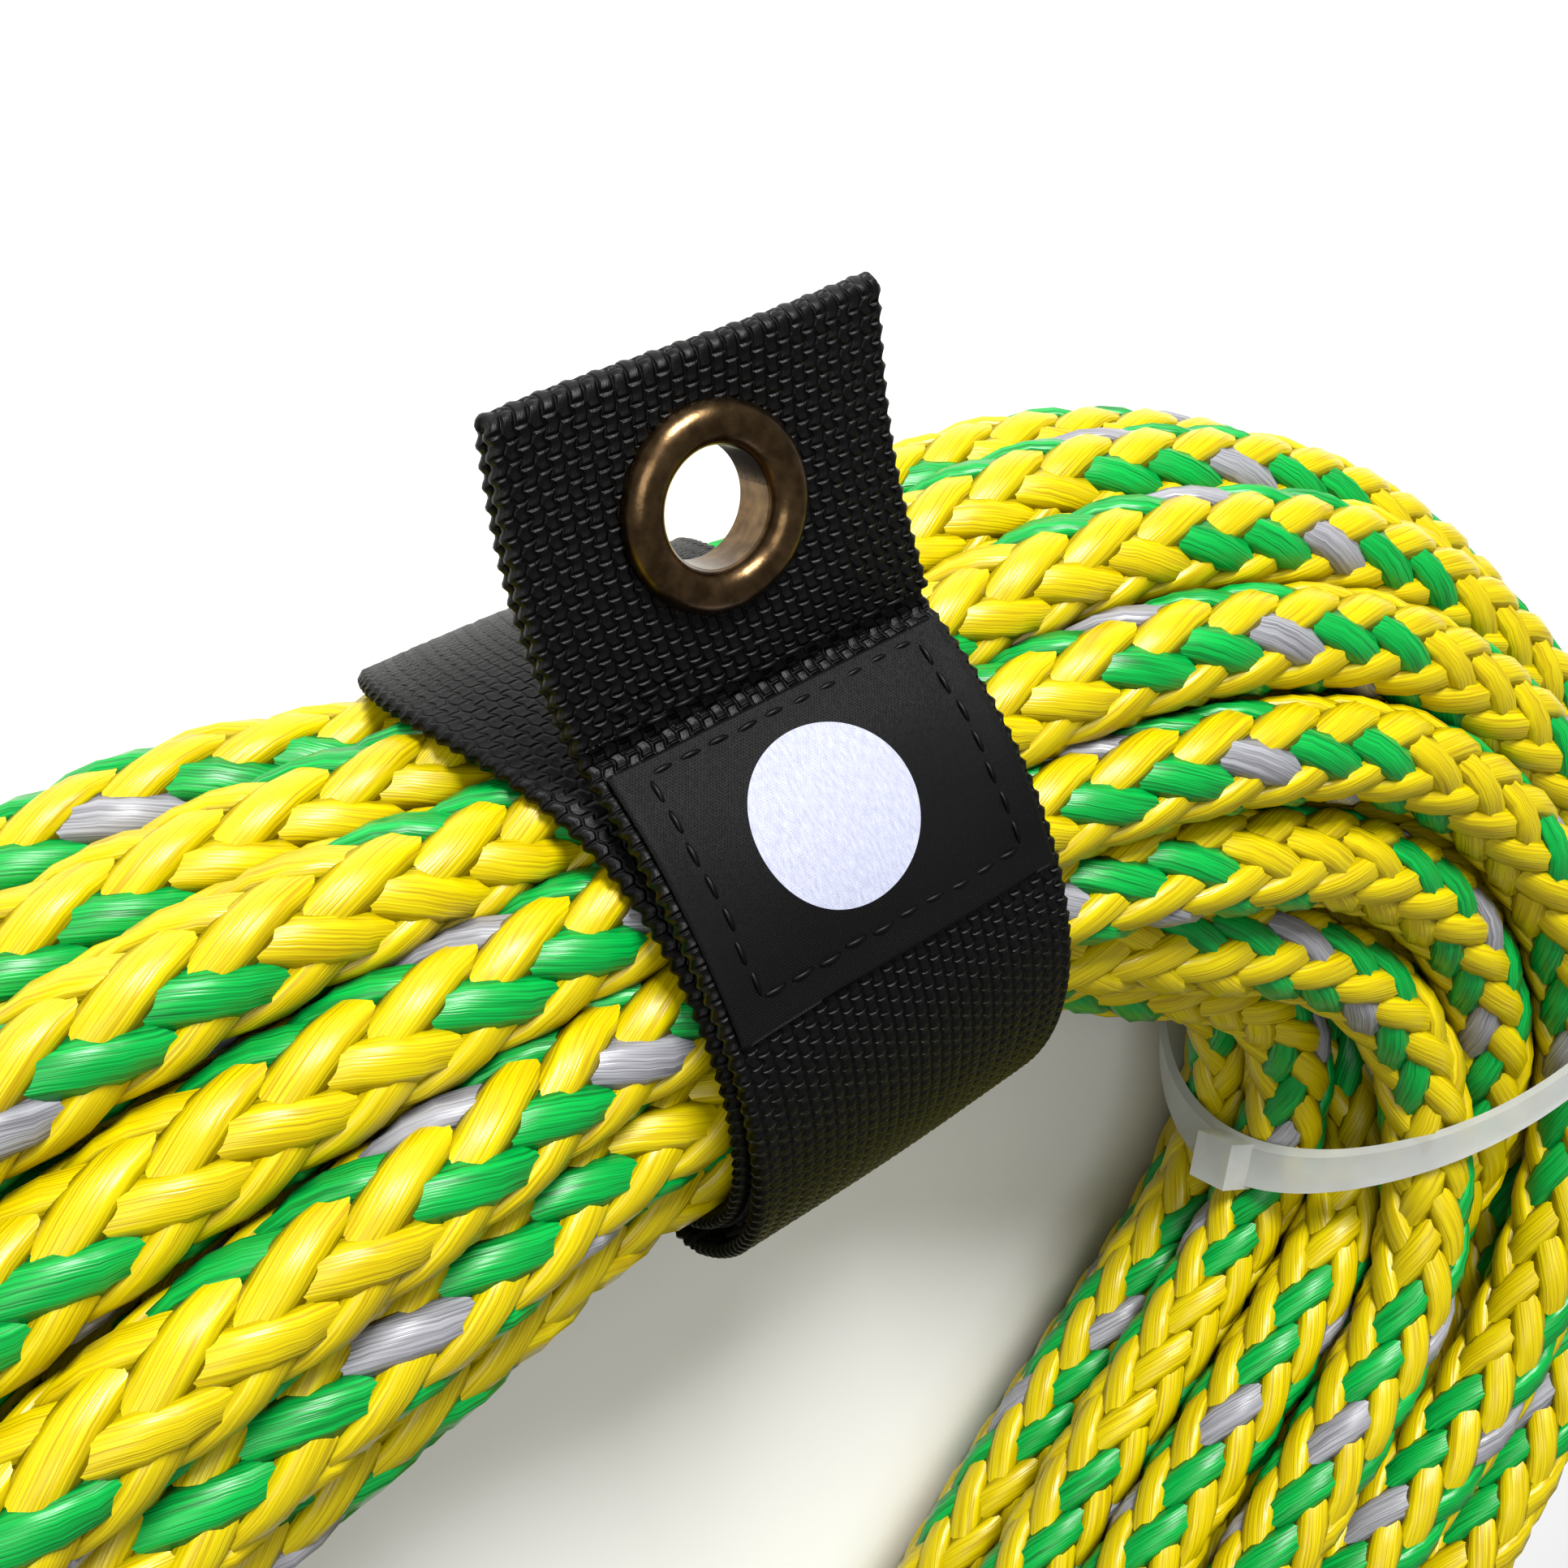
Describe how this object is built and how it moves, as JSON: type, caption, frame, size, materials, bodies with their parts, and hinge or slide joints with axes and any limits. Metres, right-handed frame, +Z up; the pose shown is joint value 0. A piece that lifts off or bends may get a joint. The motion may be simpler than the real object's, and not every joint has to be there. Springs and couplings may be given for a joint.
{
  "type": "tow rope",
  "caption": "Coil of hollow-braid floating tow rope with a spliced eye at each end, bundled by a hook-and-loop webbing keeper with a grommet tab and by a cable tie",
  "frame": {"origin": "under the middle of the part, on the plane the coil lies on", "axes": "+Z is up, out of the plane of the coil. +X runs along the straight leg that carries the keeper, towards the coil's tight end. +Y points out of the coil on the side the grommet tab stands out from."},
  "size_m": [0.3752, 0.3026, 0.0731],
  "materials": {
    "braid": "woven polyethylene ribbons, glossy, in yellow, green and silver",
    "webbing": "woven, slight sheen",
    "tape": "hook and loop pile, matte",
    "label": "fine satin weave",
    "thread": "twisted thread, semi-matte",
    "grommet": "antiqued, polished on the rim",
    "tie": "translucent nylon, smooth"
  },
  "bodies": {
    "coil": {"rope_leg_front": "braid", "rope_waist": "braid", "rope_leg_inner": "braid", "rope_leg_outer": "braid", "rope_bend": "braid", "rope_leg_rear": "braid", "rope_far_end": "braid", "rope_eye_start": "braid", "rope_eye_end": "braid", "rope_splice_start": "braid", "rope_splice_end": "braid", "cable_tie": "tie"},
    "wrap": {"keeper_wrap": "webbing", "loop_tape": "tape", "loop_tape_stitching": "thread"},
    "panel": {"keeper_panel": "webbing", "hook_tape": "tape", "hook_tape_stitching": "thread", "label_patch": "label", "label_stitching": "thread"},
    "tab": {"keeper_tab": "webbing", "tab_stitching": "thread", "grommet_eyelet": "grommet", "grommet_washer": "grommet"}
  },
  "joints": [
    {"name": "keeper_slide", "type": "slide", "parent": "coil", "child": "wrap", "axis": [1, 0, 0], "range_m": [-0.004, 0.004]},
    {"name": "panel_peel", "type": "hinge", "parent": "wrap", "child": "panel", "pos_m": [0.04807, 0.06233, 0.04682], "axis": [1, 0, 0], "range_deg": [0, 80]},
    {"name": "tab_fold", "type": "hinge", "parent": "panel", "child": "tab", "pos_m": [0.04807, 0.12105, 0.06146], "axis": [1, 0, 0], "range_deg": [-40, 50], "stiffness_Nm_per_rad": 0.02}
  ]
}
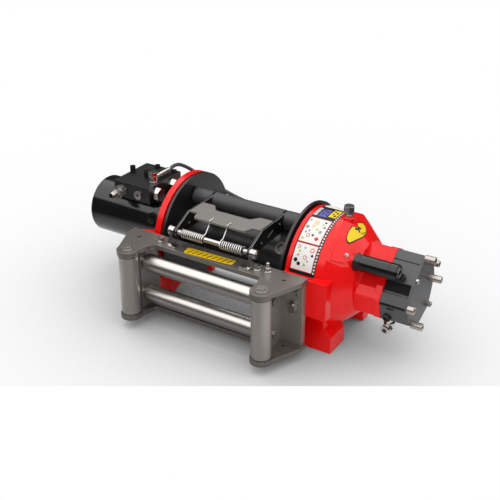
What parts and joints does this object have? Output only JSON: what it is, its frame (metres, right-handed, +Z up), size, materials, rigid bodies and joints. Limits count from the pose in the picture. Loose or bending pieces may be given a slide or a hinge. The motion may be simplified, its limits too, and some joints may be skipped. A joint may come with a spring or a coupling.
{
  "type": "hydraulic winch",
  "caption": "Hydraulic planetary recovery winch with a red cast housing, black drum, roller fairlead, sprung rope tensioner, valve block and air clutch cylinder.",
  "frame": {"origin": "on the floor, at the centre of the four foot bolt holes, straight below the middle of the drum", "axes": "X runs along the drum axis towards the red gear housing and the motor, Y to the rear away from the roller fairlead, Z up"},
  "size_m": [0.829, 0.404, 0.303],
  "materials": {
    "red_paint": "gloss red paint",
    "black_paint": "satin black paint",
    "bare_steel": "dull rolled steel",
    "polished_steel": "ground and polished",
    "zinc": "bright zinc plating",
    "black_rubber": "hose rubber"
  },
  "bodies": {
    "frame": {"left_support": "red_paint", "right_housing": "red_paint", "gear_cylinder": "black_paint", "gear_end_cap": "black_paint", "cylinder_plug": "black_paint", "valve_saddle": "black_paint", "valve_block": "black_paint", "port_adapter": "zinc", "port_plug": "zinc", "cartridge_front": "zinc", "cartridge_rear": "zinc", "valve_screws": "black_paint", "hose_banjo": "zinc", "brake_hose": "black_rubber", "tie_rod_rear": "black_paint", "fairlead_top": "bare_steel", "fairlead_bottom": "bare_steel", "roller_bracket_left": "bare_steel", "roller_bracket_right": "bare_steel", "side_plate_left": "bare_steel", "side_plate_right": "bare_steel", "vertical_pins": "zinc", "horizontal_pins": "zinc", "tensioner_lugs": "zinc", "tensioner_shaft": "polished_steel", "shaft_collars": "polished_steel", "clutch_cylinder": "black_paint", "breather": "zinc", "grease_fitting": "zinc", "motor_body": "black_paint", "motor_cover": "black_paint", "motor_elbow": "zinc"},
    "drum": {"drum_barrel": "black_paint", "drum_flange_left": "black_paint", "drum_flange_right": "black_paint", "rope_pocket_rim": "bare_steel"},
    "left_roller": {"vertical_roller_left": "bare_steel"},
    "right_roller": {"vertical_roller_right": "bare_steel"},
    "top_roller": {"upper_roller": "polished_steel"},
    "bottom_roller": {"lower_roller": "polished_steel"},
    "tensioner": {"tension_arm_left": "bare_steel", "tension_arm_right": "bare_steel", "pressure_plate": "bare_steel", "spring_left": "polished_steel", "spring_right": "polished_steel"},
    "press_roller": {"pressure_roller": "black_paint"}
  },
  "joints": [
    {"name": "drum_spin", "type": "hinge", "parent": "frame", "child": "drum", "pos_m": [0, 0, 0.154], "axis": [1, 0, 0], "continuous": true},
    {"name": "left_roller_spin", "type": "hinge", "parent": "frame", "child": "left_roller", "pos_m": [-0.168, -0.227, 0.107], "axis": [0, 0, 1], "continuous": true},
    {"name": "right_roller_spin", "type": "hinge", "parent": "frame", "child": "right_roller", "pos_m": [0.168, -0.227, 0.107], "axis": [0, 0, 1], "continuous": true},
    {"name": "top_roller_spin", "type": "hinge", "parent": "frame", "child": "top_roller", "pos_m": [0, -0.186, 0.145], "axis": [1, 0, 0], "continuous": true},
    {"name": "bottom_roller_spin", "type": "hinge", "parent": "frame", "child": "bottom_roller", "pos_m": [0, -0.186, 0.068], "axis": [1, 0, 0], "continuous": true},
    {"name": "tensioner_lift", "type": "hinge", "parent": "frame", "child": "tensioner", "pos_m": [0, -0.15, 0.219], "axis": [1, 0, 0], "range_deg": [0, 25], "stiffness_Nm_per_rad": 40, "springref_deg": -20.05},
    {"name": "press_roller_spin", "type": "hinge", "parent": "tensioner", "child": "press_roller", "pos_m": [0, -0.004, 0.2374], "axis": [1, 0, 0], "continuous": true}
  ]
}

==========

> DIRECTIONS FOR THIS TASK:
Reproduce the whole listing word for word.

> OUTPUT BELOW:
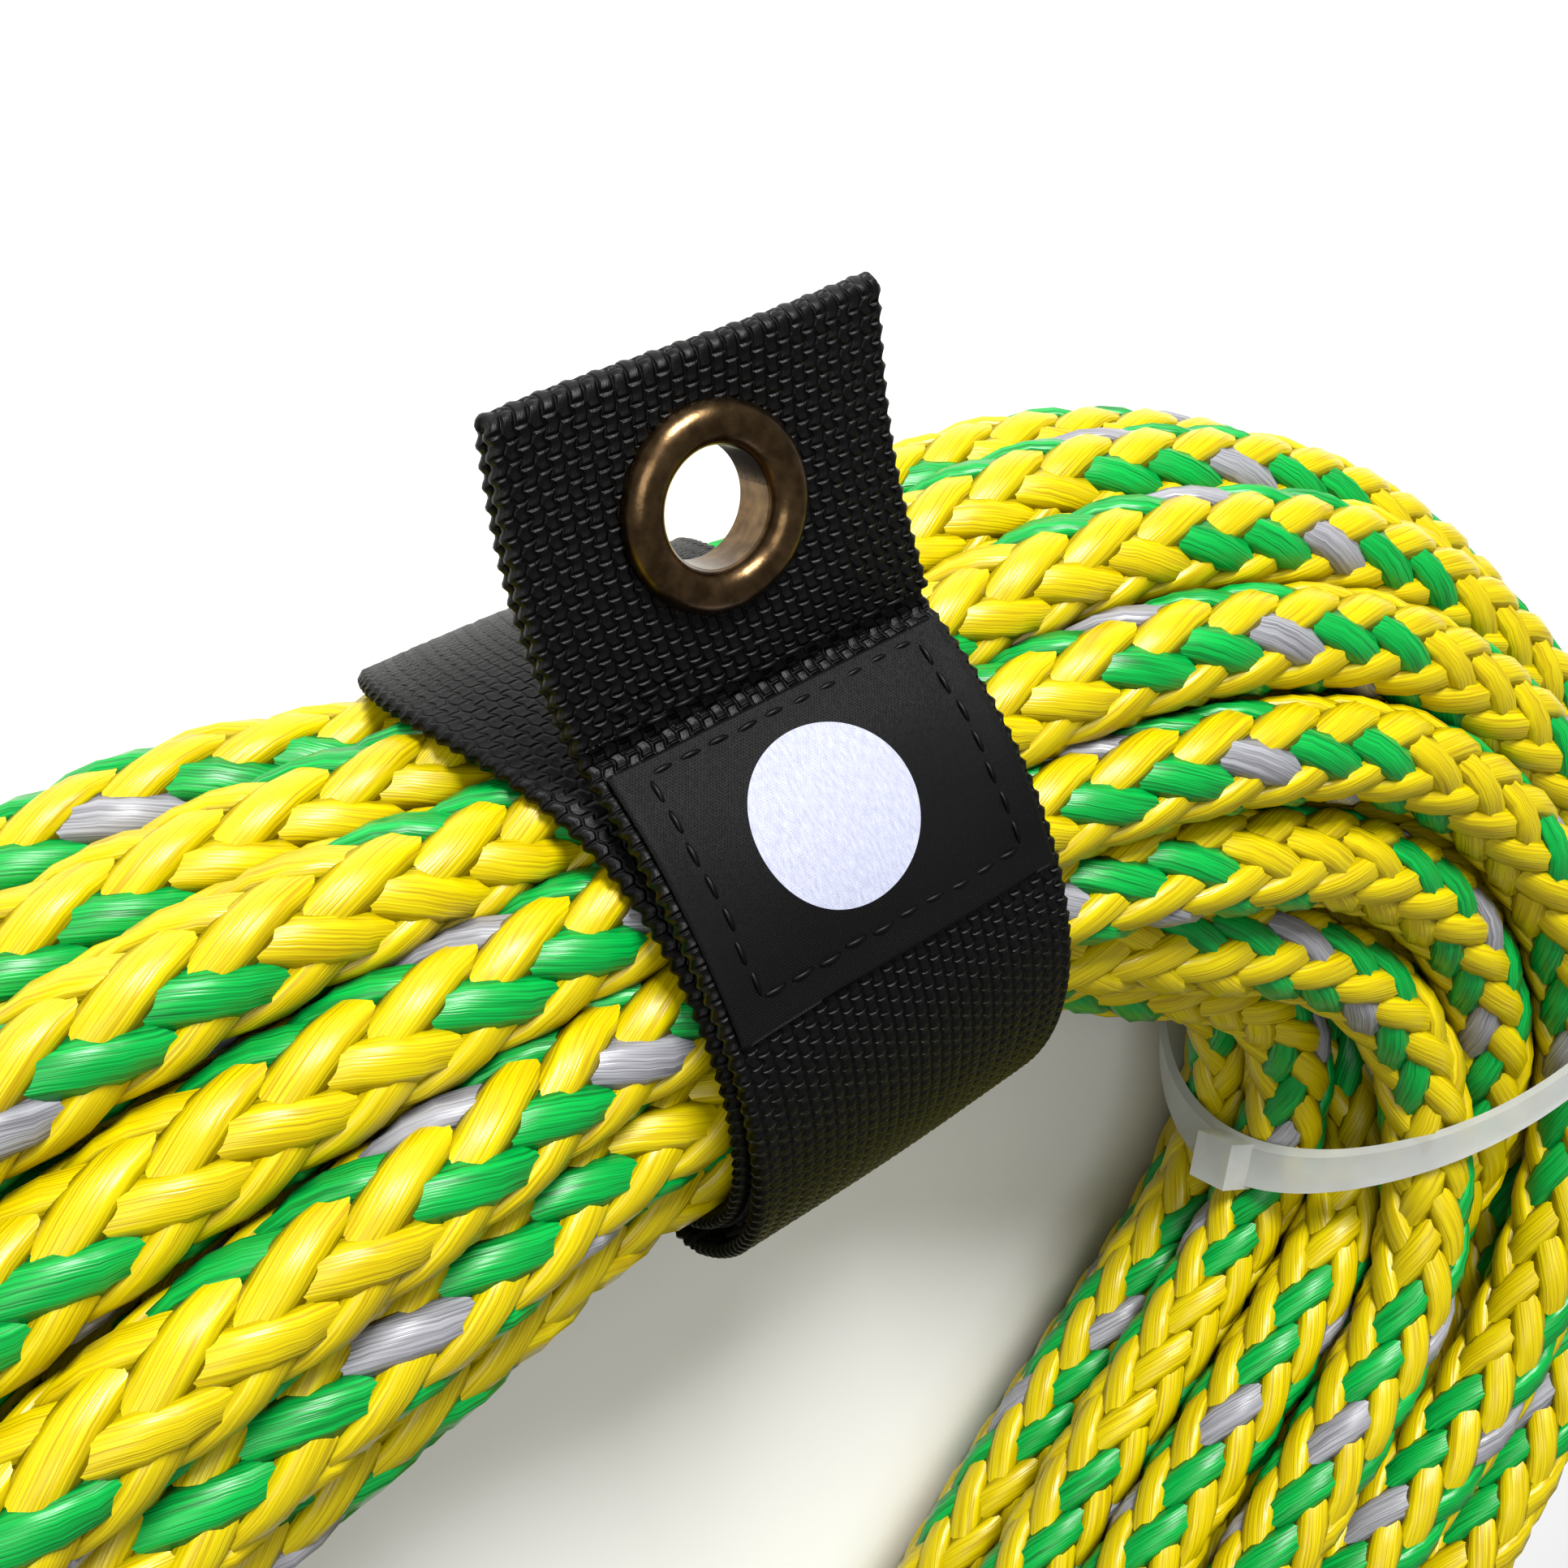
Describe how this object is built and how it moves, as JSON: type, caption, frame, size, materials, bodies with their parts, and hinge or slide joints with axes and any limits. Metres, right-handed frame, +Z up; the pose shown is joint value 0. A piece that lifts off or bends may get a joint. The motion may be simpler than the real object's, and not every joint has to be there. Springs and couplings may be given for a joint.
{
  "type": "tow rope",
  "caption": "Coil of hollow-braid floating tow rope with a spliced eye at each end, bundled by a hook-and-loop webbing keeper with a grommet tab and by a cable tie",
  "frame": {"origin": "under the middle of the part, on the plane the coil lies on", "axes": "+Z is up, out of the plane of the coil. +X runs along the straight leg that carries the keeper, towards the coil's tight end. +Y points out of the coil on the side the grommet tab stands out from."},
  "size_m": [0.3752, 0.3026, 0.0731],
  "materials": {
    "braid": "woven polyethylene ribbons, glossy, in yellow, green and silver",
    "webbing": "woven, slight sheen",
    "tape": "hook and loop pile, matte",
    "label": "fine satin weave",
    "thread": "twisted thread, semi-matte",
    "grommet": "antiqued, polished on the rim",
    "tie": "translucent nylon, smooth"
  },
  "bodies": {
    "coil": {"rope_leg_front": "braid", "rope_waist": "braid", "rope_leg_inner": "braid", "rope_leg_outer": "braid", "rope_bend": "braid", "rope_leg_rear": "braid", "rope_far_end": "braid", "rope_eye_start": "braid", "rope_eye_end": "braid", "rope_splice_start": "braid", "rope_splice_end": "braid", "cable_tie": "tie"},
    "wrap": {"keeper_wrap": "webbing", "loop_tape": "tape", "loop_tape_stitching": "thread"},
    "panel": {"keeper_panel": "webbing", "hook_tape": "tape", "hook_tape_stitching": "thread", "label_patch": "label", "label_stitching": "thread"},
    "tab": {"keeper_tab": "webbing", "tab_stitching": "thread", "grommet_eyelet": "grommet", "grommet_washer": "grommet"}
  },
  "joints": [
    {"name": "keeper_slide", "type": "slide", "parent": "coil", "child": "wrap", "axis": [1, 0, 0], "range_m": [-0.004, 0.004]},
    {"name": "panel_peel", "type": "hinge", "parent": "wrap", "child": "panel", "pos_m": [0.04807, 0.06233, 0.04682], "axis": [1, 0, 0], "range_deg": [0, 80]},
    {"name": "tab_fold", "type": "hinge", "parent": "panel", "child": "tab", "pos_m": [0.04807, 0.12105, 0.06146], "axis": [1, 0, 0], "range_deg": [-40, 50], "stiffness_Nm_per_rad": 0.02}
  ]
}
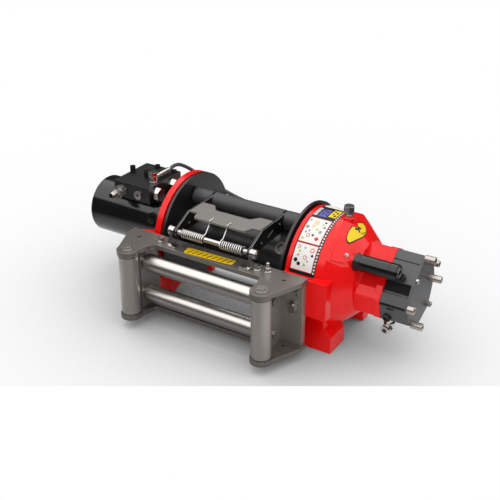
What parts and joints does this object have? Output only JSON: what it is, its frame (metres, right-handed, +Z up), size, materials, rigid bodies and joints. Limits count from the pose in the picture. Loose or bending pieces may be given a slide or a hinge. The motion may be simplified, its limits too, and some joints may be skipped. A joint may come with a spring or a coupling.
{
  "type": "hydraulic winch",
  "caption": "Hydraulic planetary recovery winch with a red cast housing, black drum, roller fairlead, sprung rope tensioner, valve block and air clutch cylinder.",
  "frame": {"origin": "on the floor, at the centre of the four foot bolt holes, straight below the middle of the drum", "axes": "X runs along the drum axis towards the red gear housing and the motor, Y to the rear away from the roller fairlead, Z up"},
  "size_m": [0.829, 0.404, 0.303],
  "materials": {
    "red_paint": "gloss red paint",
    "black_paint": "satin black paint",
    "bare_steel": "dull rolled steel",
    "polished_steel": "ground and polished",
    "zinc": "bright zinc plating",
    "black_rubber": "hose rubber"
  },
  "bodies": {
    "frame": {"left_support": "red_paint", "right_housing": "red_paint", "gear_cylinder": "black_paint", "gear_end_cap": "black_paint", "cylinder_plug": "black_paint", "valve_saddle": "black_paint", "valve_block": "black_paint", "port_adapter": "zinc", "port_plug": "zinc", "cartridge_front": "zinc", "cartridge_rear": "zinc", "valve_screws": "black_paint", "hose_banjo": "zinc", "brake_hose": "black_rubber", "tie_rod_rear": "black_paint", "fairlead_top": "bare_steel", "fairlead_bottom": "bare_steel", "roller_bracket_left": "bare_steel", "roller_bracket_right": "bare_steel", "side_plate_left": "bare_steel", "side_plate_right": "bare_steel", "vertical_pins": "zinc", "horizontal_pins": "zinc", "tensioner_lugs": "zinc", "tensioner_shaft": "polished_steel", "shaft_collars": "polished_steel", "clutch_cylinder": "black_paint", "breather": "zinc", "grease_fitting": "zinc", "motor_body": "black_paint", "motor_cover": "black_paint", "motor_elbow": "zinc"},
    "drum": {"drum_barrel": "black_paint", "drum_flange_left": "black_paint", "drum_flange_right": "black_paint", "rope_pocket_rim": "bare_steel"},
    "left_roller": {"vertical_roller_left": "bare_steel"},
    "right_roller": {"vertical_roller_right": "bare_steel"},
    "top_roller": {"upper_roller": "polished_steel"},
    "bottom_roller": {"lower_roller": "polished_steel"},
    "tensioner": {"tension_arm_left": "bare_steel", "tension_arm_right": "bare_steel", "pressure_plate": "bare_steel", "spring_left": "polished_steel", "spring_right": "polished_steel"},
    "press_roller": {"pressure_roller": "black_paint"}
  },
  "joints": [
    {"name": "drum_spin", "type": "hinge", "parent": "frame", "child": "drum", "pos_m": [0, 0, 0.154], "axis": [1, 0, 0], "continuous": true},
    {"name": "left_roller_spin", "type": "hinge", "parent": "frame", "child": "left_roller", "pos_m": [-0.168, -0.227, 0.107], "axis": [0, 0, 1], "continuous": true},
    {"name": "right_roller_spin", "type": "hinge", "parent": "frame", "child": "right_roller", "pos_m": [0.168, -0.227, 0.107], "axis": [0, 0, 1], "continuous": true},
    {"name": "top_roller_spin", "type": "hinge", "parent": "frame", "child": "top_roller", "pos_m": [0, -0.186, 0.145], "axis": [1, 0, 0], "continuous": true},
    {"name": "bottom_roller_spin", "type": "hinge", "parent": "frame", "child": "bottom_roller", "pos_m": [0, -0.186, 0.068], "axis": [1, 0, 0], "continuous": true},
    {"name": "tensioner_lift", "type": "hinge", "parent": "frame", "child": "tensioner", "pos_m": [0, -0.15, 0.219], "axis": [1, 0, 0], "range_deg": [0, 25], "stiffness_Nm_per_rad": 40, "springref_deg": -20.05},
    {"name": "press_roller_spin", "type": "hinge", "parent": "tensioner", "child": "press_roller", "pos_m": [0, -0.004, 0.2374], "axis": [1, 0, 0], "continuous": true}
  ]
}